- _INFORMATION SUPPLIED_
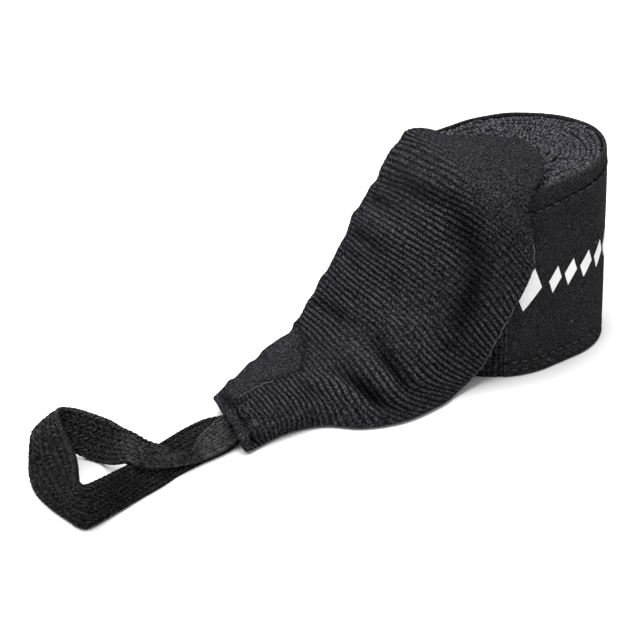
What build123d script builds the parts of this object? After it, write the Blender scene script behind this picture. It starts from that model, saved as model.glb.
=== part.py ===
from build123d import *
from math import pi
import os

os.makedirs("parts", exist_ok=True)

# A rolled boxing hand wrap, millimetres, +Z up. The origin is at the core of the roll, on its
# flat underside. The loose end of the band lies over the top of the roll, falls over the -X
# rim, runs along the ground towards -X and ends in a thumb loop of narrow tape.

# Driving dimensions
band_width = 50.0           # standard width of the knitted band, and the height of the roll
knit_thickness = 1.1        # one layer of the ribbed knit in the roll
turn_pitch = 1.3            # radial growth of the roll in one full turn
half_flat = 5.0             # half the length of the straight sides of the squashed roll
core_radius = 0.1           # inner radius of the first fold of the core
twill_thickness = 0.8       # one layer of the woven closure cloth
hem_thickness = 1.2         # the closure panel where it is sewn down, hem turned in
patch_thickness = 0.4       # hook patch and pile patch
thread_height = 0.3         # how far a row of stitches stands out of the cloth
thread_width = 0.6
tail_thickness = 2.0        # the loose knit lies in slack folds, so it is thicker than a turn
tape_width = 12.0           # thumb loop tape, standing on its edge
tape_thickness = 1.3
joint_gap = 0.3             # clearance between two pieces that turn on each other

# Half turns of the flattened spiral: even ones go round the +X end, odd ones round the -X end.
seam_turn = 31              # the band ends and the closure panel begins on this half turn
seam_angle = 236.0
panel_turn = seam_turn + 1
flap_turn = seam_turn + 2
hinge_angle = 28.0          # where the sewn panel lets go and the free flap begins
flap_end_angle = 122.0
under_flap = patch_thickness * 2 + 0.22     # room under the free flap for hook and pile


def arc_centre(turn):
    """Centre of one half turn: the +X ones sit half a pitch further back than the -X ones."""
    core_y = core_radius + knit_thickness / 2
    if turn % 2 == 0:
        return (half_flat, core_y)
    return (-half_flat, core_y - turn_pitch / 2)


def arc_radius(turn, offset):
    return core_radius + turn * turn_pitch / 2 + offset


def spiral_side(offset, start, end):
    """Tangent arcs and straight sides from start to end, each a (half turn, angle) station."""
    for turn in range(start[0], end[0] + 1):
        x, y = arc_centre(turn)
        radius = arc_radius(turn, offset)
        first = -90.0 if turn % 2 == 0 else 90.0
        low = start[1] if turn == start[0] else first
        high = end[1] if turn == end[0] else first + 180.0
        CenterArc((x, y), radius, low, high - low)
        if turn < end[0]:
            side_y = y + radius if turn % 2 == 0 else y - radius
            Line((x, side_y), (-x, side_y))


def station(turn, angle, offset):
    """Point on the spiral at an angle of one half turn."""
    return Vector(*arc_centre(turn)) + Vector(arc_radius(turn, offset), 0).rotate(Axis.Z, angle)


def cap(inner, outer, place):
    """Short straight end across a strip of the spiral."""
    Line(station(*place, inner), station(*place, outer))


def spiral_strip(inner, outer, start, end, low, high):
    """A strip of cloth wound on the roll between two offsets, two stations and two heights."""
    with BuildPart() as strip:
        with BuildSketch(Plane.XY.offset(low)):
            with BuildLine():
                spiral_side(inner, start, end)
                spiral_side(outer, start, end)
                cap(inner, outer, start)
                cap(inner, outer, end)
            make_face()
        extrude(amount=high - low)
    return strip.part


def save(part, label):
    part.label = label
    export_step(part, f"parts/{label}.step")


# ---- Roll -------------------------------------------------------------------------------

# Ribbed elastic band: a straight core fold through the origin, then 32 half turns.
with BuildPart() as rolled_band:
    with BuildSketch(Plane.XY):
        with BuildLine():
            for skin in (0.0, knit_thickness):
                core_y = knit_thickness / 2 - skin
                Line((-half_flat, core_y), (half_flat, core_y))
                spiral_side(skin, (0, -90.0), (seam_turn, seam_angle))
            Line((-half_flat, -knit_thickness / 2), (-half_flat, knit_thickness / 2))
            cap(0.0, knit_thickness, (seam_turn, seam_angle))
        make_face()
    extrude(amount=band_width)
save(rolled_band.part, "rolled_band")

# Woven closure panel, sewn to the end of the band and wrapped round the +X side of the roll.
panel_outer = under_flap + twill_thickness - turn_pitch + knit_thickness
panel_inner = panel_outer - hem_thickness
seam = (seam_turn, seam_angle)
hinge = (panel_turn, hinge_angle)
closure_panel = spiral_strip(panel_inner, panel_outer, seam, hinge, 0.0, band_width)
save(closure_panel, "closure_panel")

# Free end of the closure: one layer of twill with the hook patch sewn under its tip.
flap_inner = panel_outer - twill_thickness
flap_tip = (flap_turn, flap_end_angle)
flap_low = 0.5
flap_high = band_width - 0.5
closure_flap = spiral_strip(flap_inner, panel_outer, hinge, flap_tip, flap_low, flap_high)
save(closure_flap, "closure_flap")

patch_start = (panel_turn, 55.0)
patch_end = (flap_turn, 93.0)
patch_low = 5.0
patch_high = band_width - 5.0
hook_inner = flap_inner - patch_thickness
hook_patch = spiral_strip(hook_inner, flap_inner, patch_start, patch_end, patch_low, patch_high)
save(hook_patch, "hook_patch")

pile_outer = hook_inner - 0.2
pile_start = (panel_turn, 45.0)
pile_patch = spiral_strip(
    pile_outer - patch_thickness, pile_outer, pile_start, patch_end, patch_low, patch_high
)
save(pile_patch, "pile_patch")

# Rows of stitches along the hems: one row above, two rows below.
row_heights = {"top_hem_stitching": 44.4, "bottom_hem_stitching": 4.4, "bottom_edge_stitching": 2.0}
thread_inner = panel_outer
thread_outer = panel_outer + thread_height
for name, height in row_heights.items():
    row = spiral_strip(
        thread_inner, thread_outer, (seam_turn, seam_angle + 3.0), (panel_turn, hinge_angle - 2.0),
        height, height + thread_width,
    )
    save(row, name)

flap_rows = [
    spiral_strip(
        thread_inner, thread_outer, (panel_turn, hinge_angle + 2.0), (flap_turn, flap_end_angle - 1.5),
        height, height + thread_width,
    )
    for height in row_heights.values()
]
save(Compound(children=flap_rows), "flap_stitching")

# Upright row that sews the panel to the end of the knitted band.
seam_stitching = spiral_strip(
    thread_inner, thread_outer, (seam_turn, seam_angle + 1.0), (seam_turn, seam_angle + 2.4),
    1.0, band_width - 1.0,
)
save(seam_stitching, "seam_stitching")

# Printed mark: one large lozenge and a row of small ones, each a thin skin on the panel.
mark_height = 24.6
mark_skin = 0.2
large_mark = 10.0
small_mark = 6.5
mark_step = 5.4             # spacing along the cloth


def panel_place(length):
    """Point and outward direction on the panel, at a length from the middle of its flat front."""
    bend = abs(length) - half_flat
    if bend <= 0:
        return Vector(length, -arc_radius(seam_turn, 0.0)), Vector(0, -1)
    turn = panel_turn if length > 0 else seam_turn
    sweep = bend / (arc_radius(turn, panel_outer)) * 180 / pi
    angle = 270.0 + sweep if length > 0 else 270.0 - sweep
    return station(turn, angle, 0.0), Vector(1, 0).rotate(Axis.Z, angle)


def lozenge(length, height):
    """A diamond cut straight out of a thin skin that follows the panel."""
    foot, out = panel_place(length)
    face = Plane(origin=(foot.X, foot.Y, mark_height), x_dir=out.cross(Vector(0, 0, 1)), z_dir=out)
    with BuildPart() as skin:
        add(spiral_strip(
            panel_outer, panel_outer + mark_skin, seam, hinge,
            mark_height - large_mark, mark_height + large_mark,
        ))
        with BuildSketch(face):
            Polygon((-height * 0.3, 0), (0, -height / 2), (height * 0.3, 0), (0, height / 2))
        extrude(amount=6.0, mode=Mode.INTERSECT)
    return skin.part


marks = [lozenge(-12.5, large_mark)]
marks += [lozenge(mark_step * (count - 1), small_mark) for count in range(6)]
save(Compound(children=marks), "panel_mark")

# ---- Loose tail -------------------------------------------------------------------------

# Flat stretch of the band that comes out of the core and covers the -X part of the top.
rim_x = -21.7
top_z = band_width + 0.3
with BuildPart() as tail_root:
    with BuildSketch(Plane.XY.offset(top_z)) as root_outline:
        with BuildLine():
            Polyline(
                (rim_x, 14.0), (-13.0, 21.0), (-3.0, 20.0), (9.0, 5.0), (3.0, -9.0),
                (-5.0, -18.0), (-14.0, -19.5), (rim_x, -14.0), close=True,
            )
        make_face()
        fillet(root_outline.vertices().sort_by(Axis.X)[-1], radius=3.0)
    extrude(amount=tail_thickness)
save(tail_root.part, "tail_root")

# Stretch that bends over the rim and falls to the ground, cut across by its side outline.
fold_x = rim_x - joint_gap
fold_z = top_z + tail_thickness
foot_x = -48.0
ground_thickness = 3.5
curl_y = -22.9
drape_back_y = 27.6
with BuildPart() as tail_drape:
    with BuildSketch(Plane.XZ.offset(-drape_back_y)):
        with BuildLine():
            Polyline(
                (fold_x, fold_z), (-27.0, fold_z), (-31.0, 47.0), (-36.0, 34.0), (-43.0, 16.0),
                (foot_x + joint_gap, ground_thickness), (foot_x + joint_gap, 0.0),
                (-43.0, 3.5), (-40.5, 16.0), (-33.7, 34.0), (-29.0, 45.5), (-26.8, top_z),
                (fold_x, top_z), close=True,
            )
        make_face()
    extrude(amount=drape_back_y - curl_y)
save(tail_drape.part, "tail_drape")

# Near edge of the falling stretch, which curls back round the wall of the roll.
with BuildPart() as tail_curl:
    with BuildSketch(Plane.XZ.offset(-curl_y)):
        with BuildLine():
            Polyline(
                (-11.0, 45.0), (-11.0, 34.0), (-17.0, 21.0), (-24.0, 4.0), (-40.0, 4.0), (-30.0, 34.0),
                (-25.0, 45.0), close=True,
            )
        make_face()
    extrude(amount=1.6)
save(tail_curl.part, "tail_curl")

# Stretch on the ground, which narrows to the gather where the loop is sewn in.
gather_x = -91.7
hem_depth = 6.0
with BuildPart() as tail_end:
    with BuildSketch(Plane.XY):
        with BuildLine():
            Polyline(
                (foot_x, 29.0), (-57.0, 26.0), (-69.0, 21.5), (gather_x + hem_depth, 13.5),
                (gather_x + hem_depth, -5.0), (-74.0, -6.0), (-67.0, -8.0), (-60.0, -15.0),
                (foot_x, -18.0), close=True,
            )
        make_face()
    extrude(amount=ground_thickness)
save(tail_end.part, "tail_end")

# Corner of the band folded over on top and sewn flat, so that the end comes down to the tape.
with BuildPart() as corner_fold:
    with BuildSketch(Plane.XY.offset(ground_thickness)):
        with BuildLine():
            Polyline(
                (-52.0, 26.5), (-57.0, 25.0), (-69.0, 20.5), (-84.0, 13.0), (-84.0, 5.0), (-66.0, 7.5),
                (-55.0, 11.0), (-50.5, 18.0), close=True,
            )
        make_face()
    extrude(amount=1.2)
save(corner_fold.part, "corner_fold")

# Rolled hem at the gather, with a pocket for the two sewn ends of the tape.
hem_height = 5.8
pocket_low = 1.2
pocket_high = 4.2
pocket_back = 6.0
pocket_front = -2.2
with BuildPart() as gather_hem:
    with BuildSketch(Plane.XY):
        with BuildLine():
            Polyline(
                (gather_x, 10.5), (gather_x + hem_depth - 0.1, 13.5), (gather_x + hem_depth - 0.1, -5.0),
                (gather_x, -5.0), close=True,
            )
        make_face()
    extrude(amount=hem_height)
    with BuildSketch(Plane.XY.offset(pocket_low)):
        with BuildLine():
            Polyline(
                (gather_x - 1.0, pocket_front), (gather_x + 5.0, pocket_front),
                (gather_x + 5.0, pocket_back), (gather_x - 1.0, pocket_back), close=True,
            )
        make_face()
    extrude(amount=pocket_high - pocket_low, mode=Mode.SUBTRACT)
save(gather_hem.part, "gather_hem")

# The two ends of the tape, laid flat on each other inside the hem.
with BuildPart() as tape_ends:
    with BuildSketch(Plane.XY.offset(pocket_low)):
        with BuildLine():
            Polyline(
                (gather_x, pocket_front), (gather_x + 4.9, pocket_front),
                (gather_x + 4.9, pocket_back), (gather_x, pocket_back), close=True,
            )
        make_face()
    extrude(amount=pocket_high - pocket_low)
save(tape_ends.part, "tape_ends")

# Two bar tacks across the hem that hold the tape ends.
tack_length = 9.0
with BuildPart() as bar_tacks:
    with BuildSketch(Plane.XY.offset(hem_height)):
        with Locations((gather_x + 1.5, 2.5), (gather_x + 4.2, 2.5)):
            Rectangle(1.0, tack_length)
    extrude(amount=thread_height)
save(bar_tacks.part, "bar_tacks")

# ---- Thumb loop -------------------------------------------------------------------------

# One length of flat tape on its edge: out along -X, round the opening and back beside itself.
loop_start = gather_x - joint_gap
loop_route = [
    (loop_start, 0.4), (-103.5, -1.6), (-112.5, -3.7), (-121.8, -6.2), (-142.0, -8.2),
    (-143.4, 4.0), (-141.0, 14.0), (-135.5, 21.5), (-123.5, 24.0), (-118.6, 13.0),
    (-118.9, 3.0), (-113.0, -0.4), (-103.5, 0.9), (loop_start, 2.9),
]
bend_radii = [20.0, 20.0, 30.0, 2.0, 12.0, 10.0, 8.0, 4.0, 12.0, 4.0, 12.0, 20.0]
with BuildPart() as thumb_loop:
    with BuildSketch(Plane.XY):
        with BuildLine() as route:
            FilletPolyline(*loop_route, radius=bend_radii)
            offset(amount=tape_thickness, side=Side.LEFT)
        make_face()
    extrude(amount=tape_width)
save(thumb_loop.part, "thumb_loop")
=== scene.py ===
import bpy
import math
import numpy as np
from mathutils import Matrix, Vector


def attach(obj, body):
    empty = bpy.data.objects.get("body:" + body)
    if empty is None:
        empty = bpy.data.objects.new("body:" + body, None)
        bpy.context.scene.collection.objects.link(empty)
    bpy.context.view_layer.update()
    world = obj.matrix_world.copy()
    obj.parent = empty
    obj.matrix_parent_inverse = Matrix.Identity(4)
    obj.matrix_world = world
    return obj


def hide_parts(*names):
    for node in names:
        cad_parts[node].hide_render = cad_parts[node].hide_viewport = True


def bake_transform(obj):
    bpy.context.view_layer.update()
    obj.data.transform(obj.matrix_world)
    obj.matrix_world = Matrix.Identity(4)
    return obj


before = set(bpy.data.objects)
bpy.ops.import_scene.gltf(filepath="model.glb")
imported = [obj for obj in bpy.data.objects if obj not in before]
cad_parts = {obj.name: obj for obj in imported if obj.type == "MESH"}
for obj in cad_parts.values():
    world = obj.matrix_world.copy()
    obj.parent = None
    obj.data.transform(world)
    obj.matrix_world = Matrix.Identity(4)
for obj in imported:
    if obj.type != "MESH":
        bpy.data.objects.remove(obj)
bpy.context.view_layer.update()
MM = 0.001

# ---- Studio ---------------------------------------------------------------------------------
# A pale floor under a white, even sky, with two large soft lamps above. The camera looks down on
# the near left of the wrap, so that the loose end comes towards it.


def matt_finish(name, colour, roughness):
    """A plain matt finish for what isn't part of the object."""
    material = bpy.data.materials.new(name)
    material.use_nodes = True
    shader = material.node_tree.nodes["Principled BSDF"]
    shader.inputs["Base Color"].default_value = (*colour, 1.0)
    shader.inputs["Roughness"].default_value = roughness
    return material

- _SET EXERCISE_
Return, unchanged, the run of lines above that opens with the line containing "# ---- Thumb" and closes with the line containing "in imported if". Include both.

- _FINAL RESULT_
# ---- Thumb loop -------------------------------------------------------------------------

# One length of flat tape on its edge: out along -X, round the opening and back beside itself.
loop_start = gather_x - joint_gap
loop_route = [
    (loop_start, 0.4), (-103.5, -1.6), (-112.5, -3.7), (-121.8, -6.2), (-142.0, -8.2),
    (-143.4, 4.0), (-141.0, 14.0), (-135.5, 21.5), (-123.5, 24.0), (-118.6, 13.0),
    (-118.9, 3.0), (-113.0, -0.4), (-103.5, 0.9), (loop_start, 2.9),
]
bend_radii = [20.0, 20.0, 30.0, 2.0, 12.0, 10.0, 8.0, 4.0, 12.0, 4.0, 12.0, 20.0]
with BuildPart() as thumb_loop:
    with BuildSketch(Plane.XY):
        with BuildLine() as route:
            FilletPolyline(*loop_route, radius=bend_radii)
            offset(amount=tape_thickness, side=Side.LEFT)
        make_face()
    extrude(amount=tape_width)
save(thumb_loop.part, "thumb_loop")
=== scene.py ===
import bpy
import math
import numpy as np
from mathutils import Matrix, Vector


def attach(obj, body):
    empty = bpy.data.objects.get("body:" + body)
    if empty is None:
        empty = bpy.data.objects.new("body:" + body, None)
        bpy.context.scene.collection.objects.link(empty)
    bpy.context.view_layer.update()
    world = obj.matrix_world.copy()
    obj.parent = empty
    obj.matrix_parent_inverse = Matrix.Identity(4)
    obj.matrix_world = world
    return obj


def hide_parts(*names):
    for node in names:
        cad_parts[node].hide_render = cad_parts[node].hide_viewport = True


def bake_transform(obj):
    bpy.context.view_layer.update()
    obj.data.transform(obj.matrix_world)
    obj.matrix_world = Matrix.Identity(4)
    return obj


before = set(bpy.data.objects)
bpy.ops.import_scene.gltf(filepath="model.glb")
imported = [obj for obj in bpy.data.objects if obj not in before]
cad_parts = {obj.name: obj for obj in imported if obj.type == "MESH"}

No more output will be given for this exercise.